Stop blaming Assembly dems and Silver, this congestion tax was so poorly prepared and unbalanced, it was insulting to even present it to the Assembly for a vote. "Free" passes for the NJ tunnel crowd while everyone else pays? "Exemptions" for the NYPD and Fire Dept, who were demanding exemptions from congestion pricing, while still parking illegally for "free"? How about 142,000 government sector vehicles with parking permits, all clogging our streets and also wanting exemptions from congestion pricing?

While Bloomberg has been in office in the last 7 years, NYC has lost $322-million in lost parking meter revenue from government sector vehicles illegally parked on meters [Schaller Consulting, 2006: NYC loses $46-million/year due to government sector commuters parking illegally on meters].

The Mayor wants a passing grade, but his congestion tax bill failed because he didn't do his homework.

Posted by: Manhattan Downtowner at April 9, 2008 3:23 PM

To comment by Manhattan Downtowner I would add that I think it profoundly unfair to burden a neighboring borough with this tolling craziness. Let City Hall really get to work with the vast arsenal of resources freely available to it, like residential parking permits, reducing needless street sweeping, excessive official permit issuance and abuse, increased parking meter fees, fixing the Verrazano toll mess (call your Congressman!), taxi stands. Increased parking lot taxes. And on and on.

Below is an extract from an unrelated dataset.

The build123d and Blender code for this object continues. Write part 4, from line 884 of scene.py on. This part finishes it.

The Mayor could quickly regain momentum by convening experts in the field and getting their input, rather than trying to impose from on high. The Pope is coming to town soon, let him do the imposing!

Posted by: William Harris at April 9, 2008 3:46 PM

Manhattan Downtowner's comments a perfect example of why this "debate" was so dispiriting. So, you don't think the plan was perfect? I don't remember a single piece of Federal, state or city policy passed in my lifetime that was. So what? It was a BIG, bold and visionary step forward. One that would have moved congestion pricing from debate to fact. The rates, exceptions, and parking permit rules would inevitably change and fluctuate (sometimes for better, sometimes for worse) over the years and decades to come. Such minutia was not a legitimate reason to oppose a proposal.

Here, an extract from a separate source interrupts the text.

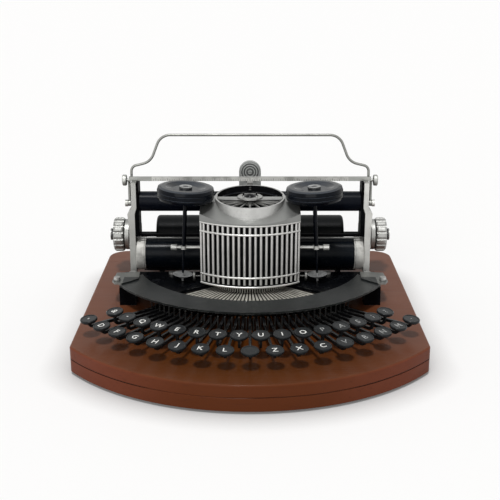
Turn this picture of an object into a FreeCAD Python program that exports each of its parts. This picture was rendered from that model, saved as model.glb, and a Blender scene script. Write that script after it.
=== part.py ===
import FreeCAD, Part
import math
import os

os.makedirs("parts", exist_ok=True)

Vector = FreeCAD.Vector
X_AXIS = Vector(1, 0, 0)
Y_AXIS = Vector(0, 1, 0)
Z_AXIS = Vector(0, 0, 1)

# Frame: origin under the middle of the base, +X right, +Y to the back, +Z up, in millimetres

# Clearances
running_gap = 0.06
moving_gap = 0.4
seat_gap = 0.3
overshoot = 1.0

# Base board
base_width = 340.0
base_front_radius = 216.6
base_front_arc_y = 29.6
base_back_y = 187.0
base_front_corner_radius = 10.0
base_back_corner_radius = 22.0
foot_height = 2.5
foot_radius = 10.0
foot_inset = 34.0
lower_board_height = 13.2
upper_board_height = 12.3
seam_chamfer = 0.5
board_edge_radius = 2.0
board_top = foot_height + lower_board_height + upper_board_height

# Key fan: levers radiate from one centre
key_count = 33
key_fan_y = 43.0
key_pitch_deg = 3.206
front_key_radius = 198.0
rear_key_radius = 175.0
front_cap_top_rise = 19.0
front_cap_top = board_top + front_cap_top_rise
rear_cap_top_rise = 24.0
rear_cap_top = board_top + rear_cap_top_rise
cap_radius = 8.3
cap_height = 4.2
cap_tilt_deg = 7.0
cap_rim_bevel = 0.6
cap_dish_inset = 1.6
cap_dish_depth = 0.45
cap_dish_slope = 0.4
cap_foot_inset = 1.4
lever_width = 2.4
lever_height = 3.2
slat_inner_radius = 44.0
slat_outer_radius = 96.0
slat_inner_width = 1.9
slat_outer_width = 3.8
slat_centre_rise = 14.5
slat_centre_z = board_top + slat_centre_rise
fulcrum_radius = 102.0
fulcrum_rise = 13.5
fulcrum_z = board_top + fulcrum_rise
fulcrum_rod_radius = 1.5
lever_boss_radius = 3.4
step_start_radius = 112.0
step_end_radius = 126.0
reach_centre_rise = 10.6
reach_centre_z = board_top + reach_centre_rise
hook_stem = 2.4
hook_outer_bend = 5.0
hook_inner_bend = 2.5
index_pin_radius = 0.65
index_pin_height = 4.6
index_pin_from_end = 2.0

# Guide comb
comb_radius = 124.0
comb_strip_width = 6.0
comb_strip_height = 3.0
comb_pin_radius = 0.7
comb_post_size = 7.0
comb_end_pitches = 1.1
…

What next, let's oppose the city having it's own police and fire services because parking permits would be abused and some precincts would have more manpower or better precinct house locations than others? And by the way, exactly how has defeating this proposal, and the associated disaster it will have on transit funding, helped stop parking permit abuse or increased meter collection. This is a caliber of dishonest attack that would make the right-wing attack machine proud.

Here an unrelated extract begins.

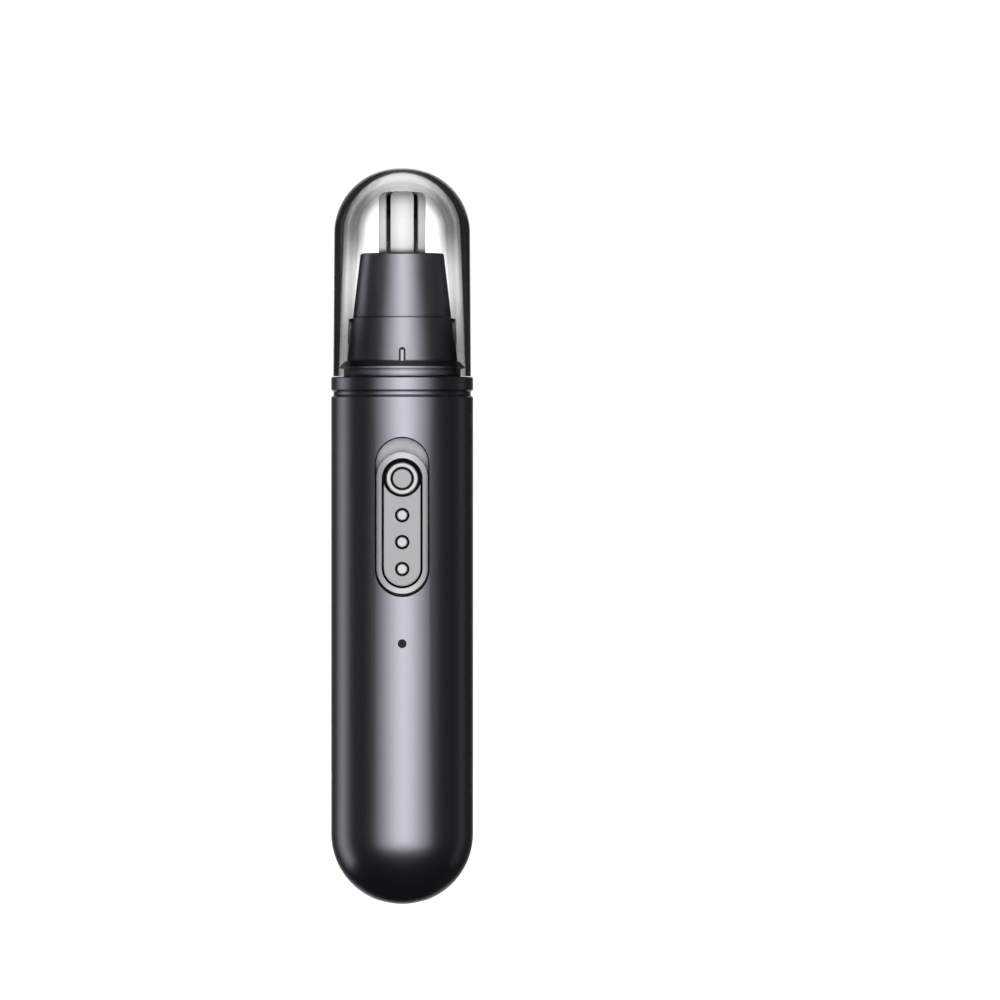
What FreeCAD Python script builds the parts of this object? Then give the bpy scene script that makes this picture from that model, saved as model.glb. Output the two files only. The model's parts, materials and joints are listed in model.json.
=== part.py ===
"""Rechargeable nose hair trimmer, standing upright on its round bottom, switch facing -Y, head at the top.

Millimetres. The origin is the lowest point of the casing and +Z is the casing's axis.
Distances "ahead" of the axis are measured towards -Y, where the switch and the circuit board are.
"""
import FreeCAD
import Part
import Sketcher
import math
import os

doc = FreeCAD.newDocument("nose_hair_trimmer")
Vector = FreeCAD.Vector

# how far a cutting tool reaches past the part that it cuts
OVERCUT = 1

# how far joined shapes of one piece reach into each other
JOIN = 0.5

# how deep the slider's prongs and post go into its front wall
SLIDER_ROOT = 0.2

# ---------------------------------------------------------------- driving sizes
SIZES = {
    # casing
    "casing_radius": 13.5,
    "casing_wall": 1.1,
    "casing_top": 96.7,
    "casing_rim": 0.3,
    "edge_chamfer": 0.2,
    "part_gap": 0.05,
    # switch opening in the casing
    "opening_half_width": 5.18,
    "opening_bottom": 58.6,
    "opening_top": 88.9,
    "tray_front": 11.0,
    "tray_floor": 0.7,
    "tray_gap": 0.22,
    "tray_flange_step": 0.45,
    "tray_flange_half_width": 6.2,
    # slide switch
    "slider_half_width": 4.83,
    "slider_bottom": 59.25,
    "slider_top": 85.97,
    "slider_face_radius": 13.7,
    "slider_back": 11.45,
    "slider_cavity": 12.0,
    "slider_wall": 0.8,
    "slider_travel": 2.75,
    "recess_half_width": 3.88,
    "recess_bottom": 60.25,
    "recess_top": 84.85,
    "recess_floor": 12.85,
    "groove_width": 0.4,
    "groove_depth": 0.35,
    "groove_margin": 0.03,
    "dot_radius": 0.95,
    "dot_rise": 0.12,
    "dot_lowest": 63.9,
    "dot_pitch": 5.09,
    # lock button
    "lock_height": 81.0,
    "lock_radius": 3.05,
    "lock_hole_radius": 3.68,
    "lock_hole_height": 81.2,
    "lock_front": 13.15,
    "lock_edge": 0.2,
    "lock_flange_radius": 4.0,
    "lock_flange": 0.4,
    "lock_groove_radius": 2.0,
    "lock_groove_width": 0.55,
    "lock_stem_radius": 1.1,
    "leaf_thickness": 0.12,
    "leaf_half_width": 1.9,
    "leaf_root": 75.6,
    "leaf_tip": 83.3,
    "leaf_hole_play": 0.15,
    "prong_half_width": 1.2,
    "prong_thickness": 0.9,
    "window_half_width": 1.7,
    "window_reach": 3.2,
    "stem_play": 0.3,
    # charge light
    "light_height": 49.8,
    "lens_radius": 0.82,
    "lens_flange": 0.6,
    "light_half_width": 0.8,
    "light_half_height": 0.45,
    "light_thickness": 0.6,
    # neck
    "ring_bottom": 97.45,
    "ring_chamfer": 0.42,
    "ring_top": 100.3,
    "groove_radius": 13.05,
    "seal_top": 96.9,
    "neck_radius": 11.12,
    "neck_top": 103.3,
    "neck_spigot_radius": 8.5,
    "neck_spigot_top": 108.5,
    "neck_bore": 7.3,
    "neck_floor_bottom": 98.8,
    "neck_floor_top": 100.6,
    "shaft_seal_radius": 3.0,
    "seal_lip": 0.4,
    "seal_lip_height": 0.5,
    "lip_bottom": 101.95,
    "lip_radius": 11.85,
    "lip_land": 0.3,
    "neck_insert_bottom": 90.5,
    "neck_insert_wall": 1.1,
    "key_half_width": 0.26,
    "key_top": 105.4,
    "key_root": 102.3,
    "key_back": 9.75,
    "key_front": 10.45,
    # head
    "collar_bottom": 103.4,
    "collar_top": 111.55,
    "shadow_gap": 0.18,
    "collar_bottom_radius": 10.5,
    "collar_top_radius": 9.62,
    "collar_bore": 8.6,
    "collar_web_bottom": 109.0,
    "collar_web_top": 110.6,
    "collar_cup_radius": 8.3,
    "notch_half_width": 0.62,
    "notch_top": 105.9,
    "pad_bottom": 106.7,
    "pad_top": 111.45,
    "pad_half_width": 2.5,
    "pad_corner": 1.0,
    "pad_inner_radius": 9.2,
    "pad_bottom_radius": 10.38,
    "pad_top_radius": 10.15,
    "cone_bottom_radius": 9.37,
    "cone_top_radius": 7.95,
    "cone_top": 123.85,
    "cone_edge": 0.35,
    "cone_plate": 1.2,
    "cone_spigot_wall": 1.05,
    "guard_radius": 4.46,
    "guard_wall": 0.35,
    "guard_top": 135.2,
    "guard_corner": 1.3,
    "guard_flange_radius": 6.3,
    "guard_flange": 0.65,
    "guard_slot_width": 1.13,
    "guard_hub_radius": 1.25,
    "retainer_height": 3.0,
    "bush_radius": 3.2,
    "bush_stand": 0.4,
    # cutter
    "spindle_radius": 1.5,
    "spindle_bottom": 102.2,
    "spindle_socket_radius": 2.9,
    "spindle_socket_top": 108.4,
    "spindle_flange_radius": 2.8,
    "spindle_flange_bottom": 111.2,
    "spindle_flange": 0.6,
    "washer_thickness": 0.3,
    "spindle_top": 126.0,
    "running_gap": 0.05,
    "fit_gap": 0.02,
    "carrier_bottom": 122.2,
    "carrier_radius": 2.6,
    "carrier_shoulder": 126.6,
    "carrier_post_radius": 0.9,
    "blade_radius": 3.92,
    "blade_thickness": 0.5,
    "blade_play": 0.12,
    "post_play": 0.2,
    "spring_wire": 0.2,
    "spring_radius": 2.15,
    "spring_turns": 6,
    # motor
    "motor_radius": 10.0,
    "motor_half_depth": 7.5,
    "motor_bottom": 66.0,
    "motor_top": 89.0,
    "motor_wall": 0.8,
    "motor_room_bottom": 62.5,
    "end_bell_height": 2.0,
    "boss_radius": 3.0,
    "boss_bore": 2.4,
    "boss_height": 1.4,
    "magnet_gap": 0.6,
    "magnet_side": 3.5,
    "magnet_half_width": 5.4,
    "magnet_bottom": 69.0,
    "magnet_top": 87.2,
    "terminal_side": 6.0,
    "terminal_half_width": 0.9,
    "terminal_front": 2.9,
    "terminal_back": 3.3,
    "terminal_bottom": 62.6,
    "terminal_top": 66.6,
    "brush_tip": 1.65,
    "brush_root": 3.4,
    "brush_half_width": 0.9,
    "brush_height": 1.8,
    "shaft_radius": 1.0,
    "shaft_bottom": 64.7,
    "shaft_top": 97.0,
    "commutator_radius": 1.6,
    "commutator_bottom": 66.2,
    "commutator_top": 68.6,
    "core_radius": 6.2,
    "core_bottom": 71.0,
    "core_top": 85.0,
    "core_mouth_start": 4.0,
    "core_mouth_half_width": 0.5,
    "coil_start": 3.1,
    "coil_end": 5.1,
    "coil_half_width": 2.9,
    "coil_overhang": 1.2,
    "coil_play": 0.1,
    "coupler_radius": 2.0,
    "coupler_bottom": 92.6,
    "coupler_shoulder": 101.6,
    "coupler_top": 106.0,
    "drive_width": 2.6,
    "drive_clearance": 0.15,
    # circuit board
    "board_half_width": 7.5,
    "board_bottom": 44.0,
    "board_top": 86.0,
    "board_back": 7.8,
    "board_thickness": 0.8,
    "chip_left": 2.0,
    "chip_right": 5.0,
    "chip_bottom": 53.0,
    "chip_top": 57.0,
    "chip_thickness": 0.9,
    "chips_left": -5.6,
    "chips_right": -4.0,
    "chips_lowest": 46.0,
    "chips_pitch": 2.4,
    "chips_height": 0.8,
    "chips_thickness": 0.5,
    "switch_case_bottom": 65.6,
    "switch_case_top": 75.4,
    "switch_case_half_width": 1.8,
    "switch_case_depth": 1.3,
    "knob_height": 69.0,
    "knob_half_width": 0.65,
    "knob_half_length": 0.8,
    "knob_play": 0.15,
    "knob_side_play": 0.1,
    "channel_floor": 0.4,
    # leads
    "lead_radius": 0.4,
    "port_lead_radius": 0.35,
    "port_lead_side": 2.4,
    "lead_stand_off": 0.45,
    # battery
    "cell_radius": 6.9,
    "cell_bottom": 17.6,
    "cell_length": 42.0,
    "cell_offset": 3.4,
    "sleeve_wall": 0.12,
    "pad_thickness": 0.6,
    "pad_radius": 5.5,
    "cell_rim_height": 1.4,
    "cell_pole_height": 0.5,
    "cell_pole_radius": 2.6,
    "tab_thickness": 0.15,
    "tab_half_width": 2.0,
    "tab_top_front": -4.1,
    "tab_bottom_front": -5.0,
    # chassis
    "chassis_radius": 12.3,
    "chassis_wall": 1.0,
    "chassis_split": 2.0,
    "chassis_bottom": 15.0,
    "chassis_top": 90.3,
    "rail_inner_radius": 10.2,
    "lower_cell_plate": 25.6,
    "upper_cell_plate": 49.6,
    "lower_motor_plate": 69.0,
    "upper_motor_plate": 84.0,
    "plate_thickness": 1.5,
    "shelf_thickness": 1.2,
    "post_radius": 1.55,
    "post_back": -6.8,
    "foot_radius": 1.5,
    "foot_height": 1.2,
    "rail_front": 9.4,
    "rail_half_spacing": 6.9,
    "lower_bar_height": 44.6,
    "upper_bar_height": 62.25,
    "bar_half_height": 1.5,
    "bar_half_width": 10.3,
    "bar_back": 4.6,
    "lead_room_half_width": 8.0,
    "lead_room_front": 4.0,
    "lead_room_back": 6.0,
    "screw_offset": 8.6,
    "screw_play": 0.1,
    "screw_seat": 5.6,
    "screw_head_radius": 1.4,
    "screw_head_height": 0.9,
    "screw_shank_radius": 0.7,
    "screw_length": 7.0,
    "screw_recess_radius": 0.6,
    "screw_recess_floor": 0.4,
    # charging port: standard USB-C receptacle shell
    "port_half_width": 4.47,
    "port_half_depth": 1.63,
    "port_wall": 0.3,
    "port_length": 7.3,
    "port_bottom": 1.2,
    "port_seal": 0.6,
    "port_seal_height": 1.6,
    "tongue_half_width": 3.35,
    "tongue_half_depth": 0.35,
    "tongue_setback": 0.9,
    "tongue_root": 1.4,
    "contact_half_width": 0.12,
    "contact_pitch": 0.5,
    "contact_thickness": 0.05,
    "contact_length": 3.2,
    "port_board_half_width": 5.4,
    "port_board_bottom": 3.8,
    "port_board_top": 13.2,
    # cap
    "cap_bottom": 100.4,
    "cap_top": 140.0,
    "cap_mouth_radius": 13.12,
    "cap_shoulder_radius": 12.93,
    "cap_shoulder": 127.6,
    "cap_corner_radius": 12.36,
    "cap_mouth_bore": 12.15,
    "cap_bore": 11.15,
}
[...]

And to Mr. Harris: The plan did not burden residents of neighborhoods either inside or outside the zone. It merely charged car users (not all, or even most, New Yorkers), who go to Manhattan (and even smaller percentage) a small fraction of the costs that the rest of us have picked up for them for years! Since when is ending (or reducing, really) an exploitative subsidy the same as burdening someone? Why is your "right" to drive a car into my neighborhood for free so sacred that it must come regardless of the cost to my family's health and quality of life, and to my fellow straphangers? Drivers benefit, and have for years, from tremendously more subsidy and privilege than non-drivers. Yet when we try to claim just a little back, a little cleaner air for the residents (which we share with the drivers), a little more subsidy for mass transit and a little less subsidy for private car, we are "burdening" you? Talk about spoiled and entitled!